The Australian reports a local aid agency collected eight Australian children from a refugee camp in northern Syria over the weekend and drove them to a safe zone in Iraq before they undertake a long journey through the Middle East before arriving home.
The Sharrouf children, taken to Syria to join father Khaled who shocked the world when he posted a picture of his now-dead son Abdullah holding a Syrian official's severed head, are Humzeh, 8, Hoda, 16, and Zaynab, 17, who is expected to have a baby this week.
Also rescued in the first organised return of Australians from the conflict zone were Zaynab's children, three-year-old Ayesha and two-year-old Fatima, The Australian said.
Once in Australia, the Sharroufs will live with their grandmother, Karen Nettleton, in Melbourne after she visited them at the camp in April.
Rescuers also evacuated the orphaned children - two boys and a girl aged between six and 12 - of slain Australian Islamic State fighter Yasin Rizvic and his wife, Fauzia Khamal Bacha. It is unclear where they will live.
Mr Morrison told The Australian: "The fact that parents put their children into harm's way by taking them into a war zone was a despicable act.

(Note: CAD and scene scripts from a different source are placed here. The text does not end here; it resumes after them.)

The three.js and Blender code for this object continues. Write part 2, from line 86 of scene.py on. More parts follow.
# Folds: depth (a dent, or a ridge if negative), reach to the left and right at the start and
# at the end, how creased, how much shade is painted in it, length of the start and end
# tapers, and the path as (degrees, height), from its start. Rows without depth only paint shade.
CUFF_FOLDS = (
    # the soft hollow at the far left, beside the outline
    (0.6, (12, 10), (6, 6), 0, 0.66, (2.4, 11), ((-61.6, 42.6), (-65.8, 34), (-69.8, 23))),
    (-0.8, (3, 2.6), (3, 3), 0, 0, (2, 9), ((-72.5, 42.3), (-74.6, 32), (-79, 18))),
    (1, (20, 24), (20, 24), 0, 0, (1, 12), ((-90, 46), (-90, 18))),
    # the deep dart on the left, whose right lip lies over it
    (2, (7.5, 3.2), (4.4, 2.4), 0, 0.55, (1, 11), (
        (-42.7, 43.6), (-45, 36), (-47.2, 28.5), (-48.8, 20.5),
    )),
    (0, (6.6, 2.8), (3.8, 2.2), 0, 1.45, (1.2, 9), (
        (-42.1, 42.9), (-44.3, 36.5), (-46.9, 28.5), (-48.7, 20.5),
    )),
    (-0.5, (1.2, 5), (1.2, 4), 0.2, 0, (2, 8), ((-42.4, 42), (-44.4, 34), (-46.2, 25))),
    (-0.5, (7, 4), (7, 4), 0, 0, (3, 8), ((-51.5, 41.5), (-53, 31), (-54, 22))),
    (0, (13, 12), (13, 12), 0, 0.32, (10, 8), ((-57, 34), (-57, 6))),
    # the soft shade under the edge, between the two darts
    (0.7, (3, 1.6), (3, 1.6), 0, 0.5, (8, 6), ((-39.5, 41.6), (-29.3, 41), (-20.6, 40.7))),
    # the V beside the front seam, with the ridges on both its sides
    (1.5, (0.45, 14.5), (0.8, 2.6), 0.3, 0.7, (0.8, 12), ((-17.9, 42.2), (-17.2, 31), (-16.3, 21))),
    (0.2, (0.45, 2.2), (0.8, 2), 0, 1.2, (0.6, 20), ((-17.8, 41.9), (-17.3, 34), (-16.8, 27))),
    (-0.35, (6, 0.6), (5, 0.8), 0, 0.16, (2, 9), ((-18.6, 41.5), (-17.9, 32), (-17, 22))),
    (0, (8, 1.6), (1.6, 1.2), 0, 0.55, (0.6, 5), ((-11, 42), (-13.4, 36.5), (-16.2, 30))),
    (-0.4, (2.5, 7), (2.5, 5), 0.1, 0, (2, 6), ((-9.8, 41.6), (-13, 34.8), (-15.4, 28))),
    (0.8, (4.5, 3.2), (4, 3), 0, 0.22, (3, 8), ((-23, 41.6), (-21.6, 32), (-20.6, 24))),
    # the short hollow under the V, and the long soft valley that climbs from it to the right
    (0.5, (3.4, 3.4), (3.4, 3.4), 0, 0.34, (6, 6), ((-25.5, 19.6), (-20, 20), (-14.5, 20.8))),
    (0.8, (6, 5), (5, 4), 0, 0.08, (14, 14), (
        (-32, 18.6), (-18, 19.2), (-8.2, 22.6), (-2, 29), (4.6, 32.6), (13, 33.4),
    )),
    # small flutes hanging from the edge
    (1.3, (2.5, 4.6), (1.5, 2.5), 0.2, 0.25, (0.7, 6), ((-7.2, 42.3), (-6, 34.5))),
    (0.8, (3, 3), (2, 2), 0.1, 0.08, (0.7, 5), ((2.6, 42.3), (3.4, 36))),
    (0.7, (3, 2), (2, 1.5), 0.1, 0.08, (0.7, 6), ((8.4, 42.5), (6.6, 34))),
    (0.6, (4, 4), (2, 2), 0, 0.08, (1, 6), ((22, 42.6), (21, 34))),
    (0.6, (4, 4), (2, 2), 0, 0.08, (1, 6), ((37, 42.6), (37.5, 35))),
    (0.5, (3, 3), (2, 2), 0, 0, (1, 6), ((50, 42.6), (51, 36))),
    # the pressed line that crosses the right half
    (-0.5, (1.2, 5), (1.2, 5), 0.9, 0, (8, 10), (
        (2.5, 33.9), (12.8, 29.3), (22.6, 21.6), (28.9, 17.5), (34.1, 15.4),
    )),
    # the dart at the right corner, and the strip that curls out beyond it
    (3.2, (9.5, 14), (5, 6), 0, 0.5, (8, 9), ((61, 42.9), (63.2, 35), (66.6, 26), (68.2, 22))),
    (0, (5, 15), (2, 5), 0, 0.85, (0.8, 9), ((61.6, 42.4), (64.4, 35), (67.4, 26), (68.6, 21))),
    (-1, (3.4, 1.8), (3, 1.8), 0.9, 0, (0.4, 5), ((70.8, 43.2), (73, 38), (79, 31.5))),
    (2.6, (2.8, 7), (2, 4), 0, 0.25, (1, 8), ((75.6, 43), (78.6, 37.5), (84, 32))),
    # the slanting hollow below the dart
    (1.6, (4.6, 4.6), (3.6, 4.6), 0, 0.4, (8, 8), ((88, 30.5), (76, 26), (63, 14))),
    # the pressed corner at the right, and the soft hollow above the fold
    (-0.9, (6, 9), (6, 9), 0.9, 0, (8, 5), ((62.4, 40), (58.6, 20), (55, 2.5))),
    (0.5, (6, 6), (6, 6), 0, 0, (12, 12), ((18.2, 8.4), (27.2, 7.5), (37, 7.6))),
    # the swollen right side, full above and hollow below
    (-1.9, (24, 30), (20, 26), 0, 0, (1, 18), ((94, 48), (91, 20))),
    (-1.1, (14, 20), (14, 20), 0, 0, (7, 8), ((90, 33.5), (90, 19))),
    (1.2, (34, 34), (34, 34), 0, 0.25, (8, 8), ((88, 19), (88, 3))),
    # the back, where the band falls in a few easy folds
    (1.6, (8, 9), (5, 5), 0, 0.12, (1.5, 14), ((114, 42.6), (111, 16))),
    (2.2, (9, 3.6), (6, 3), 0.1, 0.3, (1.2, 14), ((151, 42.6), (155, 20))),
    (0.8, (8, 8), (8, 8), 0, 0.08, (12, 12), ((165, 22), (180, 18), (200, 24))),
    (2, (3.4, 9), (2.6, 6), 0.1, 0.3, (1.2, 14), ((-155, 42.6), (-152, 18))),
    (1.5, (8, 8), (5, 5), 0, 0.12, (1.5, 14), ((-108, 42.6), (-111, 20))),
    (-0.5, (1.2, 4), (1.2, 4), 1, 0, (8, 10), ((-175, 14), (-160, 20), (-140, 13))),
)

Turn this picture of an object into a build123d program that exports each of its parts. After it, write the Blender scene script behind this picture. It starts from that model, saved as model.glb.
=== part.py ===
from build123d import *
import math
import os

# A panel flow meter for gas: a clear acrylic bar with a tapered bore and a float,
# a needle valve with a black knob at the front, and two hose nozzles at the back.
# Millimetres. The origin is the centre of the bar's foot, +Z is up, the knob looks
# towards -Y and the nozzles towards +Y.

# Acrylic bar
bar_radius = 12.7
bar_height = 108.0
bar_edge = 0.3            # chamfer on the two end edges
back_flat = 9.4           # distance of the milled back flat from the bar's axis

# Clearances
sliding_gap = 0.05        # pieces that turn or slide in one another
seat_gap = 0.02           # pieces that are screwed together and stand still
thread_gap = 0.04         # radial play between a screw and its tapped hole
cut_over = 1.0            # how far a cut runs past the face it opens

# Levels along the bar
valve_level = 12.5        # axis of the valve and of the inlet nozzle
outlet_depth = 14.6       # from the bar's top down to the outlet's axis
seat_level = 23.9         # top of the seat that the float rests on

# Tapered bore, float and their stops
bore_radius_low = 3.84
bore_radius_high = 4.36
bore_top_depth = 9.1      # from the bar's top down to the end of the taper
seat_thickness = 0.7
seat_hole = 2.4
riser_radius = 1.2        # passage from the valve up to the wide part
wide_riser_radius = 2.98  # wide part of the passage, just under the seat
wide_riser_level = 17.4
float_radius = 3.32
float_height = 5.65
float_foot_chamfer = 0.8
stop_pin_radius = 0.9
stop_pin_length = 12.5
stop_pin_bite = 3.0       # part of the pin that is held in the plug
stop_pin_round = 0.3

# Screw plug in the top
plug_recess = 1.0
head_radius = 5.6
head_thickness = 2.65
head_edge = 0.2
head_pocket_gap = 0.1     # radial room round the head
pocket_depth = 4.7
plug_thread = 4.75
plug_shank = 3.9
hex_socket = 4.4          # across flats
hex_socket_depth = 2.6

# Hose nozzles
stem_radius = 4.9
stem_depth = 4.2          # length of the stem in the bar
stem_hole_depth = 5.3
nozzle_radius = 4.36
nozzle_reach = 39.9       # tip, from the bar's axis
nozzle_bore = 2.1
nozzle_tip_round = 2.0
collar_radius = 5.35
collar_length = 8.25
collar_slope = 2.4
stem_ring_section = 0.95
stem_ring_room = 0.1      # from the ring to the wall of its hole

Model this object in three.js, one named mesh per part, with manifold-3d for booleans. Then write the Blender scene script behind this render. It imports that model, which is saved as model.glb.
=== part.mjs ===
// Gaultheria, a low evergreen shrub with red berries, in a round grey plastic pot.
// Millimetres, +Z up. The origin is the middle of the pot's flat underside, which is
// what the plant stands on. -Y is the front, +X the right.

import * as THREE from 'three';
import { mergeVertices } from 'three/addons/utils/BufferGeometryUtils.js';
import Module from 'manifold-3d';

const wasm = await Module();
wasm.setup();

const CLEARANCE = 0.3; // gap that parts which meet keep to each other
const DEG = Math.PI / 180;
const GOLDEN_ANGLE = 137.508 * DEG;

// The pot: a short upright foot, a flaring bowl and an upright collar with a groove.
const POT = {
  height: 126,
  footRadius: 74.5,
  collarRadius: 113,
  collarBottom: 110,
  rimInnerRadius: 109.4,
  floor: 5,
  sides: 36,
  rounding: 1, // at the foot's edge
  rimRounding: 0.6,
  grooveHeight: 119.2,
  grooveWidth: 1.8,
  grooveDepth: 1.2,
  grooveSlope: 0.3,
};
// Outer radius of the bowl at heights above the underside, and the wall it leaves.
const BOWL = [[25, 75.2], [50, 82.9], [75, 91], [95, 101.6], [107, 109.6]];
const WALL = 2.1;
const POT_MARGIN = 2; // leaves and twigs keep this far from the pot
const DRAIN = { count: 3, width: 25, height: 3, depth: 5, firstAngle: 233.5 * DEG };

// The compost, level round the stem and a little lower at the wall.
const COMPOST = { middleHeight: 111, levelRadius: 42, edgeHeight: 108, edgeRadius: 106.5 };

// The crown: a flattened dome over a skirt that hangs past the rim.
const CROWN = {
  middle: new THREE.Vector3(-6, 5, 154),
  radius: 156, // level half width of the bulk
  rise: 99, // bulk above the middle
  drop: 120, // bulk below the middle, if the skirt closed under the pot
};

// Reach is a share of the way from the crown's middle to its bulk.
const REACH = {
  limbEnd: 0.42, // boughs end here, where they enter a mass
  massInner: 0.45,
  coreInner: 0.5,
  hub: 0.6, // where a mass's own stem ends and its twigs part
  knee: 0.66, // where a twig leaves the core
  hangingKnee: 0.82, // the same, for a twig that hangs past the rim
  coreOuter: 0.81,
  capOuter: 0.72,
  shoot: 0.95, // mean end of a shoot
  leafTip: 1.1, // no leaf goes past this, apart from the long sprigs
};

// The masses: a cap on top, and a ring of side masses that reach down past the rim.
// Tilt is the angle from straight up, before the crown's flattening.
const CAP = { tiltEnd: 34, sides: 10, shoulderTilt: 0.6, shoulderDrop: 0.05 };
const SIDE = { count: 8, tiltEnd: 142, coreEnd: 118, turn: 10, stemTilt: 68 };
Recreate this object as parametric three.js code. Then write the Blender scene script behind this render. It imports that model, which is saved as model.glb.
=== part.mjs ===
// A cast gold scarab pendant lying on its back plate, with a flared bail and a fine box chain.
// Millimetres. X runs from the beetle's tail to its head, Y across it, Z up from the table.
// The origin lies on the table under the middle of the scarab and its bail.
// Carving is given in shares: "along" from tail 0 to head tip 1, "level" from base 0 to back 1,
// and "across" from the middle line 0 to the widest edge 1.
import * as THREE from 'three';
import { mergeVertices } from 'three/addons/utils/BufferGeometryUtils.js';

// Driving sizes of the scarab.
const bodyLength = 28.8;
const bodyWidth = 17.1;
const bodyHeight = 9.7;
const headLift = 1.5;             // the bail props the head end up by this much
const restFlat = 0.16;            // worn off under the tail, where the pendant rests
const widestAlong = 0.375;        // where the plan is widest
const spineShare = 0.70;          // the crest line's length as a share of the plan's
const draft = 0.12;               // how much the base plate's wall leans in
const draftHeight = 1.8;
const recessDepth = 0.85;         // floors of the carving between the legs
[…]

However, children should not be punished for the crimes of their parents.
"Repatriating these children was not a decision the Australian government made lightly. "Australia's national security and the safety of our people and personnel have always been our most important considerations in this matter.''
About 70 Australians, mostly women and children, are stranded in northern Syria.
The Australian reports that the children are undergoing detailed medical and psychological reviews to assess whether they have taken on the radical views of their parents.
It is understood the group will stay in Iraq until Zaynab has her baby before they continue their journey home.
The Australian said it had agreed to withhold details of the operation until the group was safely clear of the country because of the high level of risk involved.